Attaquer sur l’inspiration de l’adversaire, quand il présente un côté faible, un défaut dans sa défense, dans son attitude, c’est un très grand secret. L’inspiration est un grand suki, une grande
opportunité. Un excès de tension aussi : ainsi, lors d’un tournoi, on ne peut maintenir l’attention au même niveau d’intensité. A un moment donné, notre attention faiblit : nous présentons alors
une faille, un suki, une occasion, que l’adversaire doit savoir saisir. Mais cette histoire d’opportunité se retrouve dans tous les combats, pas uniquement en arts martiaux : dans la discussion,
dans les affaires … Vous ne devez pas montrer de failles : ni en arts martiaux, ni dans la vie quotidienne. La vie est un combat ! Il faut rester concentré, ne pas dévoiler ses points faibles, et
donc les réduire par un entraînement continu à la maîtrise de soi.
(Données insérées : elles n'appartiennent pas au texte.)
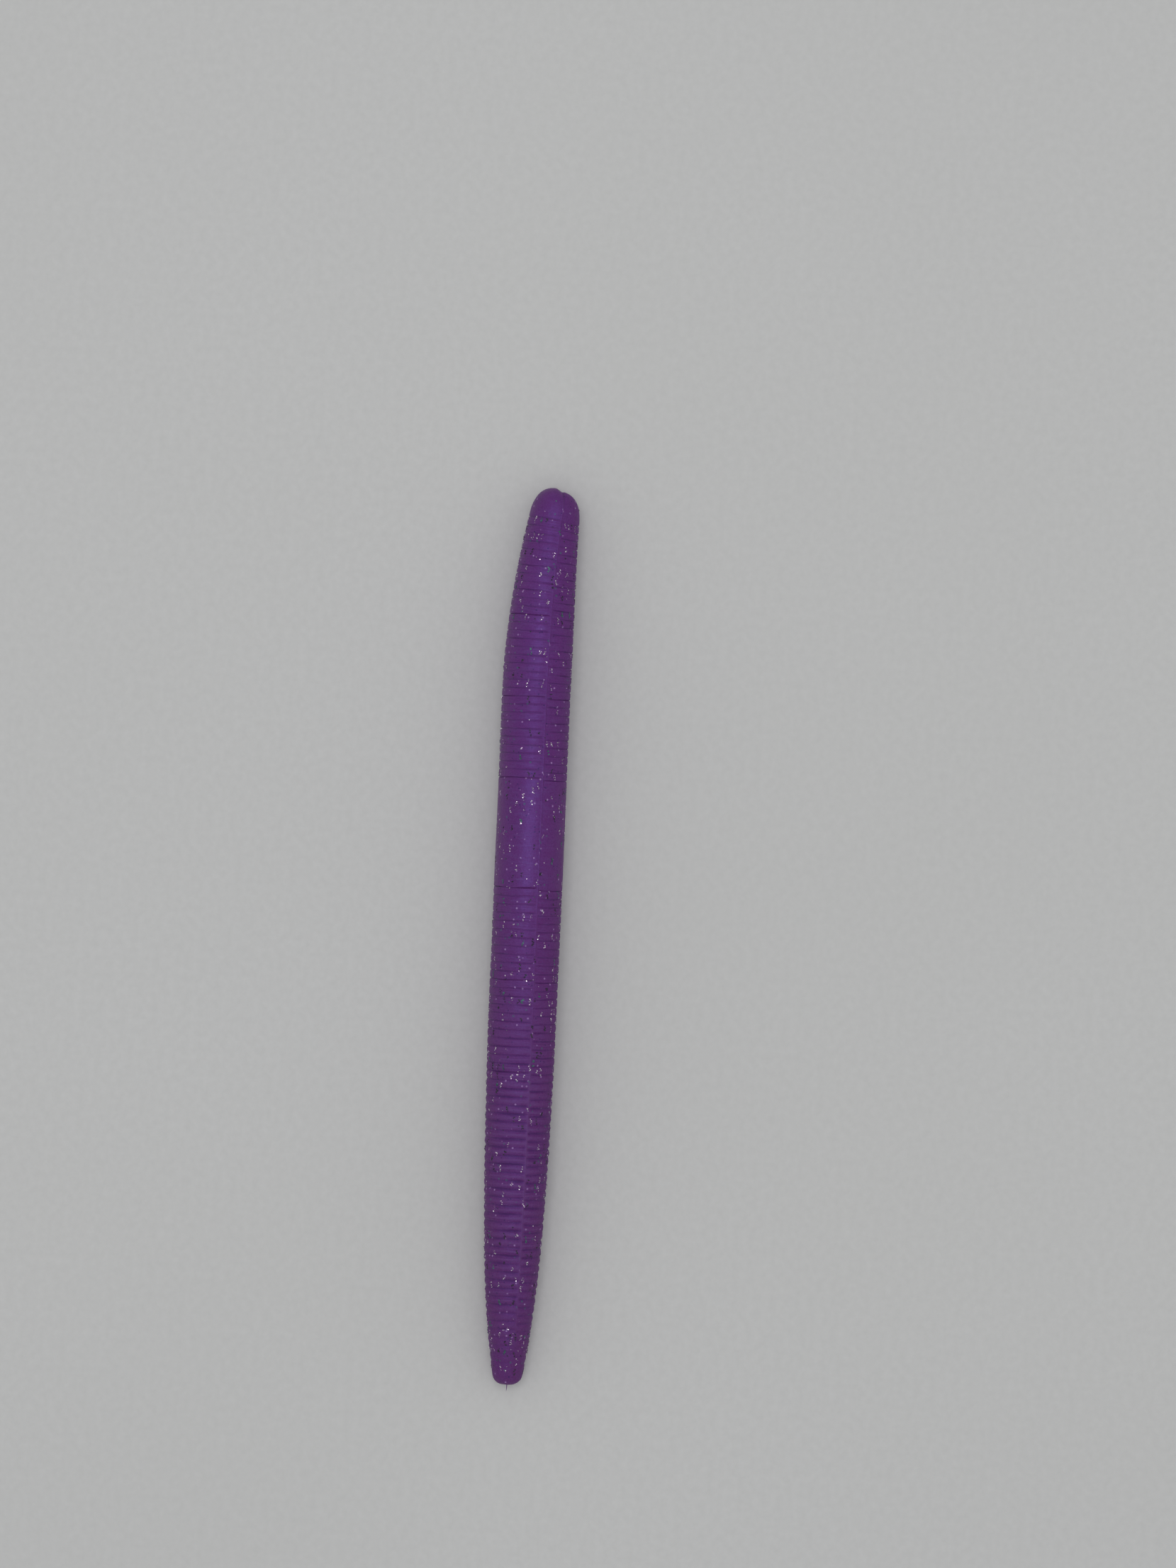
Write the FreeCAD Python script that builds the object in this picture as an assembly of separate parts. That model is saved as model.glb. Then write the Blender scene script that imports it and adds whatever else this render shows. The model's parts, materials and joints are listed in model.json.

Toute l’éducation japonaise traditionnelle se fondait sur cette vigilance : ne pas montrer ses points faibles pour qu’autrui
n’en profite pas. Le jeu du tournoi est de dévoiler le point faible de l’adversaire : on y arrive par l’attention, la volonté, la concentration. Et quand l’opportunité se présente, la saisir
farouchement, sans penser. Et en tournoi, comme dans les combats de la vie quotidienne, le « struggle for life », l’observation des yeux est très, très importante : car quand les yeux de
l’adversaire bougent, se troublent, hésitent, doutent, faiblissent, il y a suki, opportunité, faille. Dans tous les moments critiques de notre vie, il ne faut pas montrer ses points faibles,
sinon, c’est l’erreur, la chute, la défaite. Cette vigilance là ne vient pas d’une tension permanente du corps qui serait vite fatigué, mais de l’attention de la conscience. D’où l’importance de
shin, l’esprit. Le corps montre des points faibles, la conscience peut corriger, canaliser, diriger tout cela. Quand on bouge, on montre toujours des points faibles. Là où des jeunes se démènent
vigoureusement en attaques et actions plus ou moins désordonnées, là où des hommes d’âge mûr font entrer en jeu toute l’expérience de leur technique, de vieux maîtres se contenteraient d’un
combat de l’esprit, par et avec les yeux. Si l’on bouge, la conscience bouge aussi, et l’on montre une faille. Le premier qui faiblit est radicalement perdu car l’autre réagit d’un coup. Vous
connaissez l’histoire des trois chats : un samurai avait chez lui un rat dont il ne parvenait pas à se débarrasser. Il fit alors l’acquisition d’un magnifique chat, robuste et vaillant. Mais le
rat, plus rapide, se joua de lui. Le samurai prit alors un autre chat, très malin et astucieux. Mais le rat se méfia et ne se montra plus que quand le chat dormait. Un moine zen du temple voisin,
prêta alors au samurai son chat : celui-ci avait l’air on ne peut plus quelconque, il sommeillait tout le temps, indifférent à l’environnement. Le samurai haussa les épaules, mais le moine
insista pour le lui laisser. Le chat passait son temps à dormir, et bientôt, le rat s’enhardit à nouveau : il passait et repassait devant le chat, visiblement indifférent. Et un jour, subitement,
d’un seul coup de patte, le chat l’attrapa et le terrassa. Puissance du corps, habileté de la technique, ne sont rien sans la vigilance de l’esprit ! Une conscience juste est essentielle au
mouvement juste du corps. La conscience ne doit pas s’affoler ni calculer : juste s’adapter complètement à ce qui se passe. Portez sans cesse votre concentration sur la respiration, sur votre
expiration, qui doit être lente, longue, et descendre le plus bas possible dans l’abdomen, dans le hara. Et de vos yeux ne lâchez pas les yeux de l’adversaire : suivez ainsi son mouvement
intérieur. Concentrez-vous donc sur l’expiration, c’est très important. Qu’elle soit la plus longue, la plus calme possible : cela aide à ne pas être fatigué ou passionné.